Em abril, o Congresso Nacional mexicano aprovou mudanças na lei de mineração e nacionalizou as reservas de lítio. Com isso, ficou vetada a participação de empresas privadas, sejam nacionais ou estrangeiras na exploração do minério.

O presidente Andrés Manuel López Obrador afirmou, em um dos seus discursos diários, que mantém contato com suas contrapartes da Argentina, Bolívia e Chile para analisar a criação de uma associação em torno do lítio.

Diz Obrador que, nas conversas com os líderes latino-americanos, se fala sobre o “objetivo de criar uma associação para nos ajudar mutuamente”.

“No caso do Chile e da Argentina, são empresas privadas, mas o governo está interessado em ajudar a explorar o lítio, com esse sistema particular de exploração mineral”, afirmou.

O México possui 36 concessões na indústria de lítio, controladas por dez empresas de capital estrangeiro. Apesar disso, atualmente não há extração do minério.

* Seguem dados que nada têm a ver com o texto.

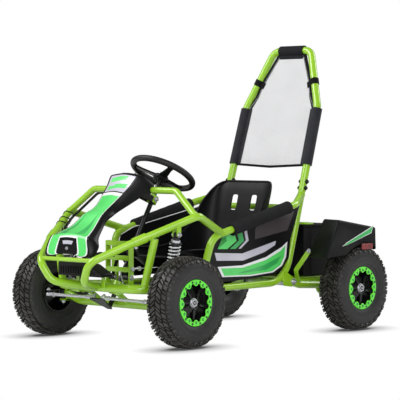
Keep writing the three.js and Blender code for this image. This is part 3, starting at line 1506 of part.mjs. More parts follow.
function addBatteryBox() {
  const front = rear_axle_y - box_front_ahead;
  const rear = front + box_length;
  const outlineFor = (grow) => [
    [-box_half - grow, rear + grow],
    [-box_half - grow, front + box_chamfer - grow],
    [-box_half + box_chamfer, front - grow],
    [box_half - box_chamfer, front - grow],
    [box_half + grow, front + box_chamfer - grow],
    [box_half + grow, rear + grow],
  ];
  const body_height = box_height - lid_height;
  const axis_x = vec(1, 0, 0);
  const axis_y = vec(0, 1, 0);
  const body_middle = box_foot + body_height / 2;
  const body = plate(vec(0, 0, body_middle), axis_x, axis_y, outlineFor(0).reverse(), body_height);
  const lid_middle = box_foot + body_height + lid_height / 2;
  const lid = plate(vec(0, 0, lid_middle), axis_x, axis_y, outlineFor(fender_wall / 2).reverse(), lid_height);
  const latch_low = vec(box_half * 0.5, front + box_length * 0.2, box_foot + box_height - fender_wall);
  const latch_high = vec(box_half * 0.9, front + box_length * 0.34, box_foot + box_height + lid_height * 0.8);
  const latch = block(latch_low, latch_high);
  place("battery_box", join(body, lid, latch), black_plastic);
}

function addDrive() {
  const motor_centre_y = rear_axle_y - motor_ahead;
  const motor_start = vec(motor_length - motor_outer_half, motor_centre_y, motor_height);
  const motor_end = vec(-motor_outer_half, motor_centre_y, motor_height);
  const can = rod(motor_start, motor_end, motor_radius, 18);
  const nose = rod(motor_end, along(motor_end, motor_start, -plate_thickness), motor_radius * 0.45);
  const foot_low = vec(motor_end.x + motor_radius / 2, motor_centre_y - motor_radius * 0.8, deck_top + weld_gap);
  const foot_high = vec(motor_start.x, motor_centre_y + motor_radius * 0.8, motor_height - motor_radius / 2);
  const foot = block(foot_low, foot_high);
  place("motor", join(can, nose, foot), dark_steel);

  const plane = -drive_plane;
  const tooth_height = chain_height / 2;
  const inner_axle = (chain_pitch_radius_axle - chain_height / 2) * chain_facet_share;
  const inner_motor = (chain_pitch_radius_motor - chain_height / 2) * chain_facet_share;
  const motor_axis = vec(plane, motor_centre_y, motor_height);
  const half_sprocket = vec(sprocket_thickness / 2, 0, 0);
  const pinion = rod(motor_axis.clone().sub(half_sprocket), motor_axis.clone().add(half_sprocket), inner_motor);
  const shaft_start = along(motor_end, motor_start, -plate_thickness - weld_gap);
  const shaft = rod(shaft_start, motor_axis, pivot_bolt_radius, small_sides);
  place("motor_sprocket", join(pinion, shaft), bright_steel);

  const shaft_half = rear_track / 2 + rim_width * 0.42;
  const axle_left = vec(shaft_half, rear_axle_y, axle_height);
  const axle_middle = vec(0, rear_axle_y, axle_height);
  const shaft_solid = rod(axle_left, flip(axle_left), axle_radius);
  const sprocket_centre = axle_middle.clone().setX(plane);
  const sprocket = toothedWheel(sprocket_centre, inner_axle - tooth_height, inner_axle, sprocket_teeth);
  const disc_centre = axle_middle.clone().setX(disc_plane);
  const disc = rod(disc_centre.clone().sub(half_sprocket), disc_centre.clone().add(half_sprocket), disc_radius, 24);
  const nut_reach = plate_thickness * 1.2;
  const nut = rod(vec(rear_track / 2 + rim_width * 0.38, rear_axle_y, axle_height), axle_left.clone().add(vec(nut_reach, 0, 0)), axle_radius * 1.5, 6);
  const collar_inner = vec(arm_half + arm_tube_radius + running_gap, rear_axle_y, axle_height);
  const collar = rod(collar_inner, vec(rear_track / 2 - rim_width * 0.08, rear_axle_y, axle_height), axle_radius * 1.6);
  place("rear_axle", join(shaft_solid, sprocket, disc, nut, mirrored(nut), collar, mirrored(collar)), dark_steel);

  place("drive_chain", chainLoop(plane, motor_axis), bright_steel);
}

function toothedWheel(centre, root, tip, teeth) {
  const shape = new THREE.Shape();
  for (let i = 0; i < teeth * 2; i += 1) {
    const radius = i % 2 === 0 ? tip : root;
    const angle = (Math.PI * i) / teeth;
    const x = radius * Math.cos(angle);
    const y = radius * Math.sin(angle);
    if (i === 0) shape.moveTo(x, y);
    else shape.lineTo(x, y);
  }
  const geometry = new THREE.ExtrudeGeometry(shape, { depth: sprocket_thickness, bevelEnabled: false });
  geometry.translate(0, 0, -sprocket_thickness / 2);
  geometry.rotateY(Math.PI / 2);
  geometry.translate(centre.x, centre.y, centre.z);
  return solid(geometry);
}

// The chain as one closed band round both sprockets
function chainLoop(plane, motor_axis) {
  const rise = Math.atan2(axle_height - motor_axis.z, motor_ahead);
  const span = Math.hypot(axle_height - motor_axis.z, motor_ahead);
  const lean = Math.asin((chain_pitch_radius_axle - chain_pitch_radius_motor) / span);
  const outlineAt = (grow) => {
    const big = chain_pitch_radius_axle + grow;
    const small = chain_pitch_radius_motor + grow;
    const points = [];
    const steps = 16;
    for (let i = 0; i <= steps; i += 1) {
      const angle = rise - Math.PI / 2 - lean + ((Math.PI + 2 * lean) * i) / steps;
      points.push(new THREE.Vector2(rear_axle_y + big * Math.cos(angle), axle_height + big * Math.sin(angle)));
    }
    for (let i = 0; i <= steps / 2; i += 1) {
      const angle = rise + Math.PI / 2 + lean + ((Math.PI - 2 * lean) * i) / (steps / 2);
      points.push(new THREE.Vector2(motor_axis.y + small * Math.cos(angle), motor_axis.z + small * Math.sin(angle)));
    }
    return points;
  };
  const shape = new THREE.Shape(outlineAt(chain_height / 2));
  shape.holes.push(new THREE.Path(outlineAt(-chain_height / 2)));
  const geometry = new THREE.ExtrudeGeometry(shape, { depth: chain_width, bevelEnabled: false });
  geometry.applyMatrix4(new THREE.Matrix4().makeBasis(vec(0, 1, 0), vec(0, 0, 1), vec(1, 0, 0)));
  geometry.translate(plane - chain_width / 2, 0, 0);
  return solid(geometry);
}

// Ladder-shaped bracket that stands on a cross tube, holds the pedals and guides the column's foot
function addPedals() {
  const bracket_y = front_axle_y + pedal_bracket_back;
  const bar_low_z = loop_height - main_tube_radius;
  const bar_x = pedal_bracket_half;
  const upright = block(
    vec(bar_x - plate_thickness / 2, bracket_y - pedal_bar_width / 2, bar_low_z),
    vec(bar_x + plate_thickness / 2, bracket_y + pedal_bar_width / 2, pedal_bracket_height),
  );
  const rung = (low_z, high_z) =>
    block(
      vec(-bar_x, bracket_y - pedal_bar_width / 2, low_z),
      vec(bar_x, bracket_y - pedal_bar_width / 2 + plate_thickness, high_z),
    );
  const rungs = [0.9, 0.6, 0.36].map((share) => {
    const z = THREE.MathUtils.lerp(bar_low_z, pedal_bracket_height, share);
    return rung(z, z + pedal_bar_width * 0.75);
  });
  const cross_y = bracket_y + pedal_bar_width / 2 + dash_tube_radius * 0.8;
  const rail_point = pointAtY(loop_corner, rail_dip, cross_y);
  const cross = tube([flip(rail_point), rail_point], 0, dash_tube_radius);
  const loop_cutter = cope(loop_path, loop_corner_bend, loop_tube_radius);
  const rail_cutter = cope(rail_path, rail_bends, main_tube_radius);
  const cross_trimmed = cut(cross, loop_cutter, rail_cutter, mirrored(rail_cutter));
  const ring_distance = (wheel_centre.z - rail_point.z) / Math.cos(column_lean) - column_radius;
  const ring_centre = downColumn(ring_distance);
  const ring_half = column_up.clone().multiplyScalar(column_radius);
  const ring = rod(ring_centre.clone().sub(ring_half), ring_centre.clone().add(ring_half), column_radius * 2.4);
  const bore_radius = (column_radius + running_gap) / Math.cos(Math.PI / tube_sides);
  const bore = rod(downColumn(ring_distance + column_radius * 3), downColumn(ring_distance - column_radius * 3), bore_radius);
  const pin_start = vec(bar_x, bracket_y, pedal_pivot_height);
  const pin_end = vec(pedal_half - pedal_hub_radius * 1.6, bracket_y, pedal_pivot_height);
  const pin = rod(pin_start, pin_end, pedal_pin_radius, small_sides);
  const half = join(upright, pin);
  const made = join(half, mirrored(half), ...rungs, cross_trimmed, ring).subtract(bore);
  place("pedal_bracket", made, green_paint);

  const pedal = pedalSolid(vec(pedal_half, bracket_y, pedal_pivot_height));
  place("brake_pedal", pedal, black_steel);
  place("throttle_pedal", mirrored(pedal), black_steel);
}

function pedalSolid(pivot) {
  const half_hub = vec(pedal_hub_radius * 1.2, 0, 0);
  const hub = rod(pivot.clone().sub(half_hub), pivot.clone().add(half_hub), pedal_hub_radius);
  const bore_radius = (pedal_pin_radius + running_gap) / Math.cos(Math.PI / tube_sides);
  const bore = rod(pivot.clone().addScaledVector(half_hub, -1.5), pivot.clone().addScaledVector(half_hub, 1.5), bore_radius);
  const head = pivot.clone().add(vec(0, pedal_arm_lean, pedal_arm_length));
  const arm = rod(pivot.clone().add(vec(0, 0, pedal_hub_radius * 0.8)), head, pedal_pin_radius, small_sides);
  const pad = block(
    head.clone().add(vec(-pedal_pad_width / 2, 0, -pedal_pad_height / 2)),
    head.clone().add(vec(pedal_pad_width / 2, plate_thickness, pedal_pad_height / 2)),
  );
  return join(hub, arm, pad).subtract(bore);
}

function addControllerBox() {
  const rear = loop_y - loop_tube_radius / 2;
  const low = vec(-controller_half, rear - controller_depth, controller_foot);
  const high = vec(controller_half, rear, controller_foot + controller_height);
  const leg_top = controller_foot + plate_thickness;
  const leg_low = vec(controller_leg_half - bumper_seat_half, rear - loop_tube_radius, loop_height + loop_tube_radius);
  const leg_high = vec(controller_leg_half + bumper_seat_half, loop_y + loop_tube_radius, leg_top);
  const leg = block(leg_low.add(vec(0, 0, weld_gap)), leg_high);
  const horn_cutter = cope(bumper_path, bumper_bend, main_tube_radius);
  const box = join(block(low, high), leg, mirrored(leg));
  place("controller_box", cut(box, horn_cutter, mirrored(horn_cutter)), black_plastic);
}

// Wiring tied along the right-hand dash tube and hood rail, on their inner lower side
const cable_inset = dash_tube_radius + cable_radius + weld_gap;

function addCable() {
  const under = vec(0, 1, -1.4).normalize();
  const inward = vec(-1, 1, -1.4).normalize();
  const beside = vec(-1, 0.8, -0.3).normalize();
  const shift = (point, direction, radius) => point.clone().addScaledVector(direction, radius);
  const hood_inset = main_tube_radius + sleeve_wall + cable_radius + 4 * running_gap;
  const start = shift(between(vec(0, dash_corner.y, dash_corner.z), dash_corner, 0.3), under, cable_inset);
  const corner = shift(dash_corner, inward, cable_inset * 1.2);
  const low = shift(between(dash_corner, dash_foot, 0.8), inward, hood_inset);
  const turn = shift(between(hood_front, hood_rear, 0.82), beside, hood_inset);
  const tail = shift(between(hood_front, hood_rear, 0.43), beside, hood_inset);
  const path = [start, corner, low, turn, tail].map(flip);
  const steps = new BentPath(path, dash_bend, Math.PI / 6);
  place("wiring_cable", sweep(steps, cable_radius, small_sides), black_plastic);
}

addLowerFrame();
addUpperFrame();
addRollBar();
addArmrestPads();
addFloor();
addSeat();
addFairing();
addSidePanels();
addPedals();
addControllerBox();
addCable();
addSteering();
addTieRods();
addFrontAxle();
addKnuckles();
addWheels();
addShocks();
addSwingArm();
addDrive();
addBatteryBox();
addFenders();

// Centre the kart's length on the origin
const reach = new THREE.Box3().setFromObject(kart);
const off_road_kart = new THREE.Group();
kart.position.y = -(reach.min.y + reach.max.y) / 2;
off_road_kart.add(kart);

export default off_road_kart;
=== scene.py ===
"""Looks of an off-road go kart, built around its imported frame. Metres, +Z up, the front at -Y."""

import math

import bmesh
import bpy
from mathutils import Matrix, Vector


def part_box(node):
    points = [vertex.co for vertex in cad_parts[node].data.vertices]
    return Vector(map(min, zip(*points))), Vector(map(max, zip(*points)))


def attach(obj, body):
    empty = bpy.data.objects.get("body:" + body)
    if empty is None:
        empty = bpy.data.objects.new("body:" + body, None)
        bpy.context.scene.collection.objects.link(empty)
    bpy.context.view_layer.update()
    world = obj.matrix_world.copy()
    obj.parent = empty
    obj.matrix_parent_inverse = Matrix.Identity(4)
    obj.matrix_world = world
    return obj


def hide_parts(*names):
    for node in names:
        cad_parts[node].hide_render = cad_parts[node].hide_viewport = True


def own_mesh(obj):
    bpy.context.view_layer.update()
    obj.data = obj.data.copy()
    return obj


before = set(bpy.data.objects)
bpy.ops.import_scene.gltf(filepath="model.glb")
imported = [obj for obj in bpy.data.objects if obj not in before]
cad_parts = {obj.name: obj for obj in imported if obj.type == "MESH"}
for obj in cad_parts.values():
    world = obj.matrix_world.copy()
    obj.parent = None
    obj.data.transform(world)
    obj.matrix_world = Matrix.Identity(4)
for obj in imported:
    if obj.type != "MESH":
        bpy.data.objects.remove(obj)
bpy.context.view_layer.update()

MM = 0.001
X = Vector((1, 0, 0))
Y = Vector((0, 1, 0))
Z = Vector((0, 0, 1))


def middle(node):
    low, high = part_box(node)
    return (low + high) / 2


# Places that the frame gives
front_hub = middle("front_tyre_left")
rear_hub = middle("rear_tyre_left")
mid_y = (front_hub.y + rear_hub.y) / 2
front_axle = (front_hub.y - mid_y) / MM
rear_axle = -front_axle


def at(x, y, z):
    """A place in the kart: millimetres, with y from midway between the axles."""
    return Vector((x * MM, y * MM + mid_y, z * MM))


def flip(point):
    return Vector((-point.x, point.y, point.z))


def along(a, b, distance):
    return a + (b - a).normalized() * distance


def at_y(a, b, y):
    return a.lerp(b, (y - a.y) / (b.y - a.y))


def at_z(a, b, z):
    return a.lerp(b, (z - a.z) / (b.z - a.z))


# Sizes and places that several pieces share, in millimetres
axle_height = 165
front_half_track = 356
rear_half_track = 364
axle_past_track = 35.3
kingpin_half = 290
steering_arm_half = 268
steering_arm_line = front_axle - 95
beam_height = 140
trailing_arm_half = 72
trailing_tube_half = 21
knuckle_half = 22
knuckle_radius = 12.5
lug_thick = 7
trailing_pivot_line = front_axle - 79
trailing_pivot_height = 195
swing_arm_half = 203
swing_pivot_line = rear_axle - 199
axle_tube_radius = 15
pitman_reach = 68
pitman_half = 26
running_gap = 0.35
front_shock_line = front_axle + 9
front_shock_foot_half = 260
front_shock_foot_height = 212
shock_eye_drop = 14 + 22
rear_shock_line = rear_axle - 96
rear_shock_foot_height = 226
rear_shock_top_height = 448
rear_cross_height = 475
seat_line = rear_axle - 212


# Camera of the photograph
camera_azimuth = math.radians(43.2)
camera_elevation = math.radians(1.9)
camera_distance = 7.4343
camera_lens = 173.4
camera_sensor = 36
look_right = -14.5 * MM
look_up = 59.9 * MM
look_height = 450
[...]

  • Aliás, Obrador ordenou uma revisão das concessões de lítio, incluindo as do projeto de US$ 420 milhões da chinesa Ganfeng Lithium, o único grande projeto mais avançado de lítio do México, que está programado para a iniciar a produção no segundo semestre de 2024. BN

E Brasil

Por aqui, o governo Bolsonaro editou um decreto que flexibiliza as exportações de lítio. Segundo estimativa do Ministério de Minas e Energia (MME), cerca de R$ 15 bilhões poderiam ser investidos na produção do minério até 2030. Hoje, apenas a Companhia Brasileira de Lítio (CBL) e a AMG Brasil atuam na área.

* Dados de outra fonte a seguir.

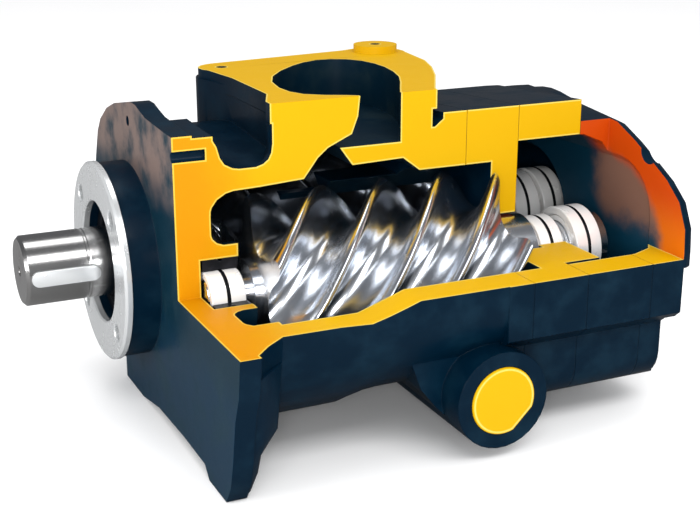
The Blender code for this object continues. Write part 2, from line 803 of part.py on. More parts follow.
def female_rotor(parent):
    """Build the follower: six flutes on a shaft held at both ends. Its parent is on its axis."""
    radii = female_radii(FEMALE_POINTS)
    wrap = -MALE_WRAP * MALE_LOBES / FEMALE_FLUTES
    body = helical("female_rotor", radii, 0.0, wrap, 0.0)
    rotor = part("female_rotor", body, "polished_steel", parent)
    shaft = [
        (58.5, 0.0),
        (58.5, 13.0),
        (59.5, 14.0),
        (ROTOR_START - 4, 14.0),
        (ROTOR_START - 4, 26.0),
        (ROTOR_START + 2, 26.0),
        (ROTOR_START + 8, 20.0),
        (ROTOR_END - 6, 20.0),
        (ROTOR_END - 2, 34.0),
        (351.0, 34.0),
        (352.0, 33.0),
        (352.0, 22.0),
        (416.0, 22.0),
        (416.0, 16.0),
        (430.0, 16.0),
        (431.0, 15.0),
        (431.0, 0.0),
    ]
    add(rotor, helper("female_shaft", turned("fsf", shaft), parent))
    smooth(rotor)
    nut("female_lock_nut", 16.3, 28.0, 416.6, 428.0, parent)


def build():
    """Build the whole machine."""
    origin = make_empty(
        "machine_origin",
        (
            -(SHAFT_TIP_X + COVER_END_X) / 2,
            -(NEAR_SIDE_Y + FAR_SIDE_Y) / 2,
            AXIS_HEIGHT,
        ),
    )
    male_axis = make_empty("male_axis", (0.0, 0.0, 0.0), origin)
    female_axis = make_empty("female_axis", (0.0, -CENTRE_DISTANCE, 0.0), origin)
    opening = window(origin)

    rotor_housing(origin, opening)
    end_plate(origin, opening)
    bearing_case(origin, opening)
    end_cover(origin, opening)
    nose(origin)
    male_rotor(male_axis)
    female_rotor(female_axis)

    fixed_female = make_empty("female_bearing_axis", (0.0, -CENTRE_DISTANCE, 0.0), origin)
    bearing("male_drive_bearing", (30.3, 40.4, 41.0, 50.0), 60.0, 89.0, origin, male_axis)
    bearing(
        "female_drive_bearing",
        (14.3, 20.4, 21.0, 30.0),
        58.5,
        88.0,
        fixed_female,
        female_axis,
        opening,
    )
    bearing(
        "female_discharge_bearing_1",
        (22.3, 25.4, 26.0, 30.0),
        356.0,
        379.0,
        fixed_female,
        female_axis,
    )
    bearing(
        "female_discharge_bearing_2",
        (22.3, 27.4, 28.0, 35.0),
        389.0,
        415.0,
        fixed_female,
        female_axis,
    )
    bearing(
        "male_discharge_bearing_1", (24.3, 29.4, 30.0, 37.0), 406.0, 433.0, origin, male_axis
    )
    bearing(
        "male_discharge_bearing_2", (24.3, 29.4, 30.0, 37.0), 437.0, 461.5, origin, male_axis
    )


clear_scene()
PARTS = make_collection(NAME)
CUTTERS = make_collection("cutters")
FINISHES = {name: make_material(name) for name in MATERIALS}
build()
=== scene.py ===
"""Dress a sectioned rotary screw compressor: castings, rotors, bearings, light and camera.

Sizes are in millimetres from a point on the male shaft's axis near the drive flange, as on a shop
drawing: X runs along the shafts, Y away from the open side and Z up. A Datum turns them into the
model's metres.
"""

from __future__ import annotations

import logging
import math
from collections.abc import Callable, Iterable, Sequence
from dataclasses import dataclass
from enum import Enum, IntEnum

import bpy
import numpy as np
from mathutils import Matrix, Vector

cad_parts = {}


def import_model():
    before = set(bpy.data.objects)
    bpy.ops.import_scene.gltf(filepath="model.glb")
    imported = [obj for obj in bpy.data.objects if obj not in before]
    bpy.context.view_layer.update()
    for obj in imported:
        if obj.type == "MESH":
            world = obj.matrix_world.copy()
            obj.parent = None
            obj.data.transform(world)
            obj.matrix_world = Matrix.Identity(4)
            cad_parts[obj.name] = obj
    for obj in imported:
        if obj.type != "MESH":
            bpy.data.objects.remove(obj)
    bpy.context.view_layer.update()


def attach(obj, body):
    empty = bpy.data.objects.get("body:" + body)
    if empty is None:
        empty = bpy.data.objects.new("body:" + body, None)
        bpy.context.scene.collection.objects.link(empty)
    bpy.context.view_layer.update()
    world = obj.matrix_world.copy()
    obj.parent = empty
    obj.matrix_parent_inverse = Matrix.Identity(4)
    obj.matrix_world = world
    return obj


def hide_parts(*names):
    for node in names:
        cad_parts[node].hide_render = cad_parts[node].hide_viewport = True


LOG = logging.getLogger("air_end")
MM = 0.001
CENTRES = 128.0  # between the two shafts
Triple = tuple[float, float, float]
Colour = Triple
Point = tuple[float, float]
Fields = dict[str | int, object]
Owner = tuple  # a body, a finish slot and the CAD nodes replaced
Rule = Callable[[Vector, Vector], int]  # picks a finish's place from a face's centre and normal
Piece = bpy.types.Object
Value = "float | Signal"


class Body(Enum):
    """The rigid bodies that pieces ride on."""

    HOUSING = "housing"
    MALE = "male_rotor_body"
    FEMALE = "female_rotor_body"


class Slot(Enum):
    """The record's finishes."""

    BODY = "body_paint"
    SECTION = "section_paint"
    MACHINED = "machined_steel"
    POLISHED = "polished_steel"
    SEAL = "seal_black"


class Axis(Enum):
    """The direction a flat outline is pushed along."""

    X = 0
    Y = 1
    Z = 2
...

A co-CEO da canadense Sigma Lithium Resources Corporation, Ana Cabral-Gardner, acredita que o decreto pode destravar investimentos nos próximos anos, o que pode colocar o Brasil em uma “posição imbatível para alimentar a América do Norte e a Europa”.

  • “Devido a essa regulamentação anacrônica, que classificou o lítio como de interesse nuclear, ele caiu em um loop regulatório que não tornou o produto competitivo”, disse Cabral-Gardner à Reuters.
  • A mineradora canadense espera iniciar a produção em sua mina brasileira de lítio em dezembro, visando uma produção anual de 37 mil toneladas de carbonato de lítio.